VALEUR SENTIMENTALE

Un film de Joachim Trier

Haute valeur cinématographique

Synopsis du film

Nora est une actrice de théâtre confirmée. Son père, réalisateur de renom et absent depuis des années, revient pour lui demander de jouer dans son prochain film. Mais celle-ci refuse, les douleurs du passé étant encore trop présentes…

Critique du film VALEUR SENTIMENTALE

Depuis ''Oslo, 31 août'', Joachim Trier est un habitué de la Croisette, y présentant notamment en compétition ''Back Home'' et ''Julie (en 12 chapitres) '' qui avait révélé la brillante Renate Reinsve. Pour cette nouvelle sélection au Festival de Cannes, le duo se reforme, la comédienne interprétant Nora, une actrice de théâtre confirmée qui refuse le premier rôle du film de son père, un réalisateur de renom dont le talent derrière la caméra ne compense pas les absences au sein du foyer. Le métrage s’ouvre lui sur une rédaction de sa protagoniste enfant, racontant l’histoire familiale par le prisme de la demeure dans laquelle plusieurs générations ont vécu. Tout n’a pas été de tout repos, comme le symbolise la grande fissure apparue sur l’édifice. On pourrait facilement se dire qu’il est difficile de débuter un récit par une métaphore aussi clichée. Oui, mais Joachim Trier est un virtuose des sentiments humains, restant toujours du bon côté du mélodrame, préférant la pudeur à l’outrance.

Annoncé comme une œuvre bergmanienne, le film s’éloigne en réalité de l’ombre de l’illustre modèle, les malheurs s’incarnant ici par les non-dits et les regards plutôt que par les cris et les mots que l’on regrette instantanément. « On n’arrive pas à se parler » condense ainsi Nora lorsqu’elle cherche à résumer leur relation. Évidemment, il est bien question de l’analyse d’une cellule familiale déchirée par les rancœurs et les fantômes d’antan, mais le cinéaste suit son propre chemin, étoffe sa propre grammaire cinématographique, s’intéressant bien plus à la renaissance possible d’un dialogue qu’aux maux qui ont causé le silence. Récit bouleversant d’un amour filial et exploration déchirante de la sororité, ''Valeur sentimentale'' est un grand film, lauréat du Grand Prix du jury cannois, reposant sur un montage parfait où les coupures brutales au noir réinjectent du réel lorsque l’onirisme de ses situations semblait trop prendre le dessus.

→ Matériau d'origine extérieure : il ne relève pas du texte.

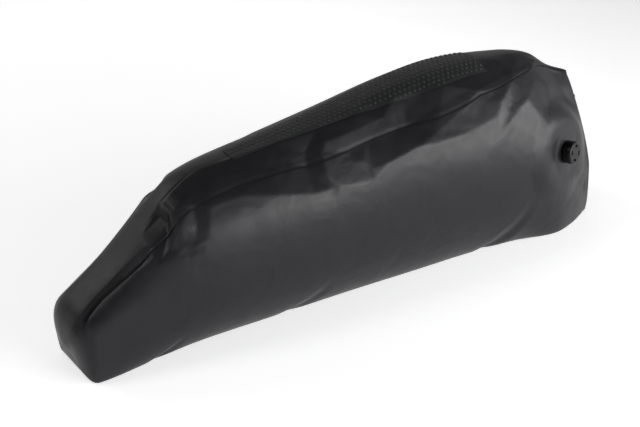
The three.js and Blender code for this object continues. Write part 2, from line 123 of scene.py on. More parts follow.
def taut_form(along, around):
    """The filled form without folds. The lower part of a section is a quarter ellipse from base to belly, and
    the upper part a quarter superellipse from belly to crown. around runs from -1 (crown, far side) over 0
    (base) to 1 (crown, near side). Past 1 along, the cloth comes together to the flattened mouth."""
    section = section_at(along)
    base = section["base"] * WIDTH / 2
    belly = section["belly"] * WIDTH / 2
    belly_height = section["belly_height"] * HEIGHT
    crown = section["crown"] * HEIGHT
    power = 2 / section["squareness"]
    place = np.abs(around)
    seam = section["seam"]
    grip = section["grip"]
    turn = np.where(
        place < SEAM,
        seam * (place - BELLY) / (SEAM - BELLY),
        np.where(
            place < GRIP,
            seam + (grip - seam) * (place - SEAM) / (GRIP - SEAM),
            grip + (1 - grip) * (place - GRIP) / (1 - GRIP),
        ),
    )
    turn = np.clip(turn, 0, 1) * math.pi / 2
    lower = np.clip((place - FLOOR) / (BELLY - FLOOR), 0, 1) * math.pi / 2
    across = np.where(
        place >= BELLY,
        belly * np.clip(np.cos(turn), 0, 1) ** power,
        base * np.minimum(place / FLOOR, 1) + (belly - base) * np.sin(lower),
    )
    height = np.where(
        place >= BELLY,
        belly_height + (crown - belly_height) * np.sin(turn) ** power,
        belly_height * (1 - np.cos(lower)),
    )
    from_nose = along * LENGTH
    from_rear = np.maximum(0, 1 - along) * LENGTH
    drawn = drawn_in(from_nose, NOSE_ROUNDING)
    nose_lean = NOSE_LEAN * (1 - height / crown) * np.clip(1 - from_nose / NOSE_LEAN_REACH, 0, 1)
    to_mouth = np.clip((along - 1) / MOUTH_SHARE, 0, 1)
    gathered = drawn_in((1 - to_mouth) * MOUTH_REACH, MOUTH_REACH)
    mouth_across = MOUTH_THICKNESS / 2 * (across / belly) ** MOUTH_TAPER
    up = crown / 2 + (height - crown / 2) * drawn * (1 - MOUTH_SHRINK * to_mouth)
    rear_lean = REAR_SLOPE * up * np.clip(1 - from_rear / REAR_LEAN_REACH, 0, 1)
    return np.stack([
        (np.minimum(along, 1) - 0.5) * LENGTH + to_mouth * MOUTH_REACH + nose_lean - rear_lean,
        -np.sign(around) * (mouth_across + (across * drawn - mouth_across) * gathered),
        up,
    ], axis=-1)


def unit(vectors):
    """Vectors divided by their lengths."""
    return vectors / np.maximum(np.linalg.norm(vectors, axis=-1, keepdims=True), 1e-9)


def taut_normal(along, around):
    """Outward normal of the taut form, from central differences."""
    step = 1e-3
    a = np.clip(along, 2 * step, 1 + MOUTH_SHARE - 2 * step)
    b = np.clip(around, -1 + 2 * step, 1 - 2 * step)
    run_along = taut_form(a + step, b) - taut_form(a - step, b)
    run_around = taut_form(a, b + step) - taut_form(a, b - step)
    return unit(np.cross(run_along, run_around))


# Folds of the near side. Each is a line of places, walked from first to last: share along, share around, how
# far its flank reaches to the left and to the right of the line, and how deep it is, in millimetres. Along
# runs to the right and around runs up, as the near side is seen. AROUND_LENGTH is about the length of cloth
# from the middle of the base to the crown.
AROUND_LENGTH = 228
NEAR_FOLDS = {
    "ledge over the welded edge of the nose": [
        (-0.01, 0.520, 6, 3, 1.5), (0.014, 0.600, 16, 3, 3.6), (0.028, 0.648, 24, 4, 4.6),
        (0.055, 0.664, 28, 4, 5.2), (0.090, 0.662, 30, 4, 5.2), (0.115, 0.652, 24, 4, 3.6),
        (0.138, 0.625, 12, 4, 0.6),
    ],
    "crease under the knob": [
        (0.178, 0.528, 4, 3, 1.0), (0.190, 0.508, 5, 3, 1.8), (0.204, 0.495, 4, 3, 0.5),
    ],
    "pleat at the base of the nose": [
        (0.128, 0.185, 6, 6, 2.6), (0.150, 0.220, 6, 6, 2.6), (0.170, 0.265, 4, 4, 0.4),
    ],
    "pleat at the middle of the base": [
        (0.362, 0.180, 7, 7, 2.6), (0.400, 0.220, 7, 7, 2.4), (0.436, 0.265, 5, 5, 0.4),
    ],
    "pleat at the rear of the base": [
        (0.752, 0.175, 8, 8, 3.4), (0.790, 0.230, 8, 8, 3.0), (0.832, 0.300, 5, 5, 0.4),
    ],
    "crumple under the valve": [
        (0.900, 0.350, 6, 6, 0.8), (0.945, 0.335, 9, 9, 2.6), (0.990, 0.290, 7, 7, 1.2),
    ],
}
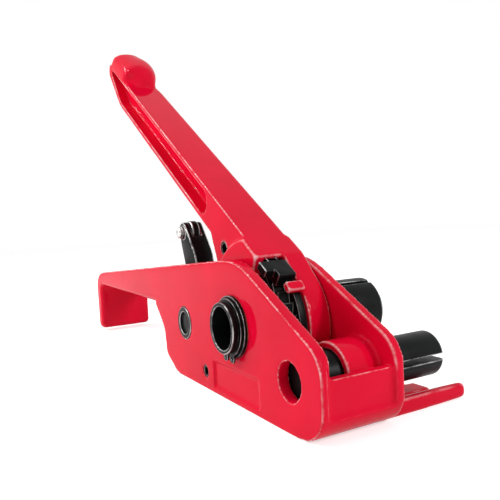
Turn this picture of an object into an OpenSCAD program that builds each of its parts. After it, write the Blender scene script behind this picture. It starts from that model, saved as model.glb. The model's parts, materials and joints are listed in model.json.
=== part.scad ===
// Strapping tensioner: a hand tool that winds cord strap onto a split windlass.
// X runs towards the nose, Y away from the near side plate, Z up from the flat base.
// The origin lies on the base, under the windlass axis, half way across the casting.

/* [Body casting] */
// Width of the casting over both side plates
body_w = 41.6; // [36:0.1:50]
// Thickness of the near side plate
near_plate_t = 5.6; // [5:0.1:7.6]
// Thickness of the far side plate
far_plate_t = 4.7; // [4:0.1:6]
// Distance from the windlass axis to the front of the nose
nose_reach = 68.7; // [64:0.1:80]
// Distance from the windlass axis to the back of the palm hook
tail_reach = 255; // [215:1:300]
// Height of the side plates over the windlass
plate_top = 69.7; // [66:0.1:74]
// Height of the palm rest at its back end
tail_top = 49; // [46:0.5:56]
// Thickness of the palm hook
hook_t = 14; // [10:0.5:18]
// Clearance under the palm hook
hook_lift = 2.2; // [1:0.1:6]
// Thickness of the web on top of the palm rest
tail_web_t = 6; // [4:0.5:8]
// Thickness of the floor between the side plates
floor_t = 5; // [4:0.5:7]
// Thickness of the front wall
front_wall_t = 6.5; // [5:0.5:8]
// Height of the front wall
front_wall_h = 25.6; // [20:0.1:28]
// Depth of the recess in the front wall above its foot
wall_recess = 2.2; // [1:0.1:3]
// Radius of the drilling hole in the nose of the near plate
nose_hole_r = 8.25; // [6:0.05:9.5]
// Length of the bare label recess
label_l = 46; // [30:1:50]
// Height of the bare label recess
label_h = 14; // [8:0.5:15]
// Depth of the bare label recess
label_depth = 1.2; // [0.5:0.1:2]

/* [Strap foot] */
// Reach of the foot plate past the far side plate
foot_reach = 39.6; // [30:0.2:46]
// Thickness of the foot plate
foot_t = 3.4; // [2.5:0.1:4.5]
// Height of the lip along the front of the foot
lip_h = 7.1; // [5:0.1:9]
// Width of the lip
lip_w = 4.5; // [3.5:0.1:6]
// Width of the strap groove behind the lip
groove_w = 9; // [6:0.5:10]
// Floor left under the strap groove
groove_floor = 1.2; // [1:0.1:2]

/* [Windlass] */
// Height of the windlass axis over the base
windlass_z = 37.5; // [36:0.1:40]
// Radius of the windlass shaft
shaft_r = 12.2; // [11:0.1:12.8]
// Radius of the split head that winds the strap
head_r = 16; // [13.5:0.1:16.5]
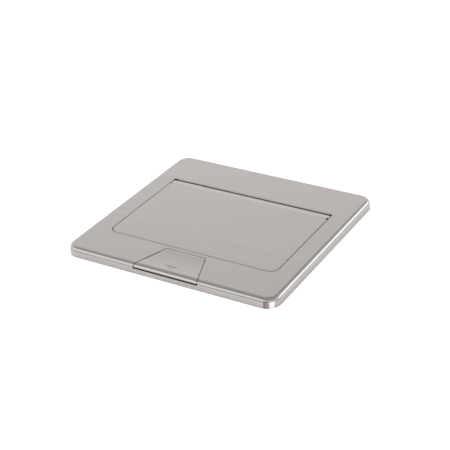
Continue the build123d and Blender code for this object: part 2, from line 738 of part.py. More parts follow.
jack_width = 11.8
jack_height = 8.2
jack_depth = 14.0
jack_up = 1.0
with BuildPart() as data_insert:
    add(insert_body(data_x))
    with BuildSketch(panel_plane.offset(module_proud - jack_depth)):
        with Locations((data_x, jack_up)):
            Rectangle(jack_width, jack_height)
        with Locations((data_x, jack_up - jack_height / 2)):
            Rectangle(6.0, 4.0)
            Rectangle(3.4, 7.2)
    extrude(amount=2 * jack_depth, mode=Mode.SUBTRACT)
finish(data_insert, "data_insert")

with BuildPart() as data_contacts:
    with BuildSketch(panel_plane.offset(module_proud - jack_depth)):
        with Locations((data_x, jack_up + jack_height / 2 - 0.6)):
            with GridLocations(1.02, 1.0, 8, 1):
                Rectangle(0.45, 0.9)
    extrude(amount=jack_depth - 4.0)
finish(data_contacts, "data_contacts")

# ---------------------------------------------------------------- damper and its gearing
sector_radius = gear_module * sector_teeth / 2
pinion_radius = gear_module * pinion_teeth / 2
gear_distance = sector_radius + pinion_radius
pinion_y, pinion_z = around_hinge(gear_distance, mesh_direction)
pressure_angle = 20.0
tooth_play = 0.08


def tooth_half_angle(radius, pitch_radius, teeth):
    """Half the angle that an involute tooth fills at a radius."""
    base = pitch_radius * cos(radians(pressure_angle))
    involute = tan(radians(pressure_angle)) - radians(pressure_angle)
    at_pitch = pi / (2 * teeth) - tooth_play / 2 / pitch_radius
    if radius <= base:
        return at_pitch + involute
    slope = acos(base / radius)
    return at_pitch + involute - (tan(slope) - slope)


def gear_outline(centre, pitch_radius, teeth, first_tooth):
    """Corner points of a whole gear's outline, with stub teeth, round a centre."""
    root = pitch_radius - 1.1 * gear_module
    tip = pitch_radius + 0.8 * gear_module
    steps = [root + (tip - root) * i / 5 for i in range(6)]
    points = []
    for tooth in range(teeth):
        middle = radians(first_tooth) + 2 * pi * tooth / teeth
        for radius in steps:
            angle = middle - tooth_half_angle(radius, pitch_radius, teeth)
            points.append((centre[0] + radius * cos(angle), centre[1] + radius * sin(angle)))
        for radius in reversed(steps):
            angle = middle + tooth_half_angle(radius, pitch_radius, teeth)
            points.append((centre[0] + radius * cos(angle), centre[1] + radius * sin(angle)))
    return points


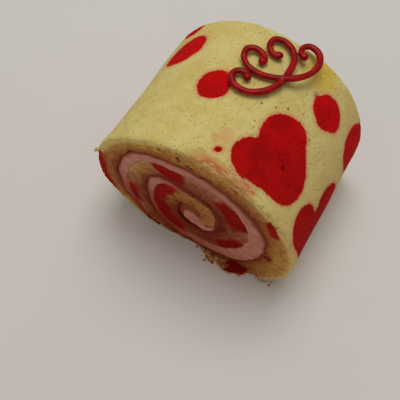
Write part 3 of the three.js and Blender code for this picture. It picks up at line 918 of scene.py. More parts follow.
def make_cream(material):
    """The band of cream as one closed mesh: two long sides, two narrow ends and its two cut faces."""
    outer_degrees, outer_line, inner_line = cream_lines(CREAM_STEP)
    columns, rows = len(outer_degrees), np.array(HIDDEN_ROWS)
    across = np.linspace(0, 1, CREAM_ROWS)
    index = np.arange(columns)

    def place(column, share, across):
        """Points of the cream, and what its material needs: how hollow, squeezed and stained it is, and how
        far from the crust and from the skin."""
        column = column.astype(int)
        degrees, outer, inner = outer_degrees[column], outer_line[column], inner_line[column]
        x, z = (outer * (1 - across[:, None]) + inner * across[:, None]).T
        points = carried(x, z, share, np.zeros_like(x))
        width = np.linalg.norm(outer - inner, axis=1)
        stands_out, hollow, squeezed = cream_face(x, z, share, across, degrees)
        # how much further the painted shadow beside the crust reaches
        middle, half_width, reach = GAP_SHADE_SPREAD
        spread = reach * np.exp(-(((degrees - middle) / half_width) ** 2))
        at_cut = ((share == 0) | (share == 1)).astype(float)
        points[:, 1] -= np.where(share < 0.5, stands_out, -stands_out) * at_cut
        points[:, 2] = np.maximum(points[:, 2], CREAM_FLOOR)
        return points, {
            "hollow": hollow * at_cut,
            "squeezed": squeezed * at_cut,
            "crust": across * width - spread,
            "skin": (1 - across) * width,
            "tinge": along_winding(TINGE, degrees),
        }

    long_side = grid_triangles(columns, len(rows))
    narrow_end = grid_triangles(CREAM_ROWS, len(rows))
    cut = grid_triangles(columns, CREAM_ROWS)
    along, down = rows[None, :], across[:, None]
    patches = [patch(long_side, column=index[:, None], share=along, across=side) for side in (0, 1)]
    patches += [patch(narrow_end, column=end, share=along, across=down) for end in (0, columns - 1)]
    patches += [patch(cut, column=index[:, None], share=share, across=across[None, :]) for share in (0, 1)]
    return mesh_piece("pink_cream", patches, material, place)


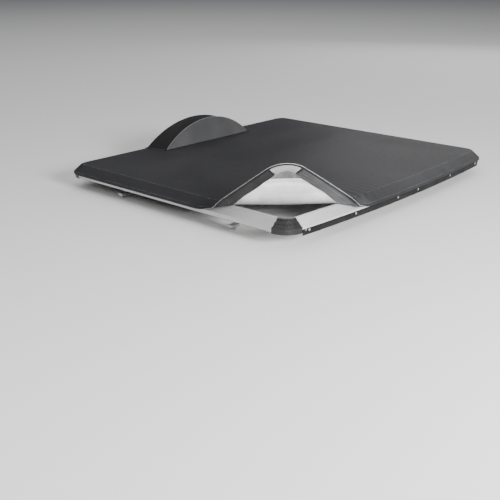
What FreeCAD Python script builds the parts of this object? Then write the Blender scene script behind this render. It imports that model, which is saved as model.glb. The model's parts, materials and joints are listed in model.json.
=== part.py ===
import FreeCAD, Part
import math
import os

V = FreeCAD.Vector

# Soft tonneau cover for a small pickup bed: an aluminium rail frame with moulded
# corner joiners, a vinyl cover in folding panels, and a raised hump at the cab end
# over a spare wheel that stands up in the bed.
#
# Frame: +X to the vehicle's right, +Y towards the cab, +Z up, in millimetres.
# Z = 0 is the plane in which the foam seals under the rails sit on the bed's caps,
# and the origin is the middle of the rail frame in that plane.

# ---------------------------------------------------------------- frame
overall_width = 1400.0        # across the rails' outer faces
overall_length = 1200.0       # from the rear corners' line to the front rail's face
rear_bulge = 25.0             # how far the rear rail bows out in the middle
corner_radius = 78.0          # outer radius of a corner joiner in plan
seal_thickness = 4.0          # foam tape under the rails
seal_width = 27.0
lip_height = 16.0             # upright outer wall of the rail
slope_run = 32.0              # slanted face, measured across
slope_rise = 28.0             # slanted face, measured up
rail_depth = 40.0             # outer wall to inner wall
rail_wall = 2.0
groove_width = 1.6
groove_depth = 0.7
port_radius = 3.2             # round screw port along the rail's inner wall
port_bore = 1.5
port_drop = 8.0               # below the rail's top
joiner_recess = 2.5
joiner_lip = 4.0
joiner_rib = 5.0
tongue_length = 30.0          # joiner's tongue inside a rail
tongue_clearance = 0.4
screw_head_radius = 3.2
screw_head_height = 1.8
screw_radius = 1.5
screw_length = 9.0
screw_height = 9.0            # above the seating plane
hole_clearance = 0.1

# ---------------------------------------------------------------- tailgate seal
tail_seal_thickness = 2.5
tail_seal_gap = 0.2           # glue line between the blade and the rail
tail_seal_top = 13.0
tail_seal_drop = 9.0          # below the seating plane
rivet_head_radius = 4.5
rivet_head_height = 1.6
rivet_height = 7.0
inner_rivets = (74.0, 345.0)   # each side of the middle
outer_rivet_inset = 24.0      # from the corner joiner

# ---------------------------------------------------------------- cover
lay_clearance = 0.4           # rail face to retaining strip
strip_thickness = 2.15
strip_rib = 0.75
strip_gap = 0.15              # strip to the cloth that it is sewn under
skin_thickness = 1.5
skirt_drop = 6.0              # cover's hem, below the rail's outer edge
hem_width = 8.0               # flat width of plateau kept with each edge band
corner_fold_leg = 315.0       # corner fold line, measured along each side
fold_setback = 165.0          # rear fold, forward of the corner fold's end
middle_length = 340.0         # between the rear fold and the front fold
corner_lift = 58.0            # degrees that the rear left corner is turned back
loose_angle = 7.0             # slant of the edge band where it is off its rail
panel_gap = 0.6               # between panels at a fold

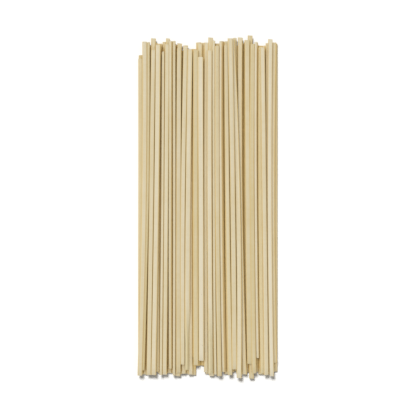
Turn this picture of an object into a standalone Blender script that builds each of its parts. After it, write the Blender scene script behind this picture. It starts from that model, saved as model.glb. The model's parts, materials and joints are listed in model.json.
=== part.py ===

Au-delà de son excellent scénario, Joachim Trier confirme ses immenses qualités de directeur d’acteurs. Le toujours charismatique Stellan Skarsgård nous rappelle l’intensité de son jeu, mais comme sur le précédent projet du metteur en scène, c’est une nouvelle fois Renate Reinsve qui emporte tout sur son passage. Magnétique et d’une justesse saisissante, elle est celle qui permet au métrage de s’exprimer pleinement, d’être toujours dans la nuance, à la lisière d’émotions antagonistes. Marionnettiste de l’âme humaine, le réalisateur norvégien marque un grand coup, évitant l’écueil de l’auto-citation cinéphile avec un drame complexe teinté d’humour noir, parce que précisément il n’hésite pas à faire se tromper ses personnages, ne les jugeant jamais, débouchant sur plusieurs situations cocasses. La très longue standing ovation du Grand Théâtre Lumière n’est pas anodine. ''Valeur sentimentale'' restera l’un des temps forts de cette édition 2025.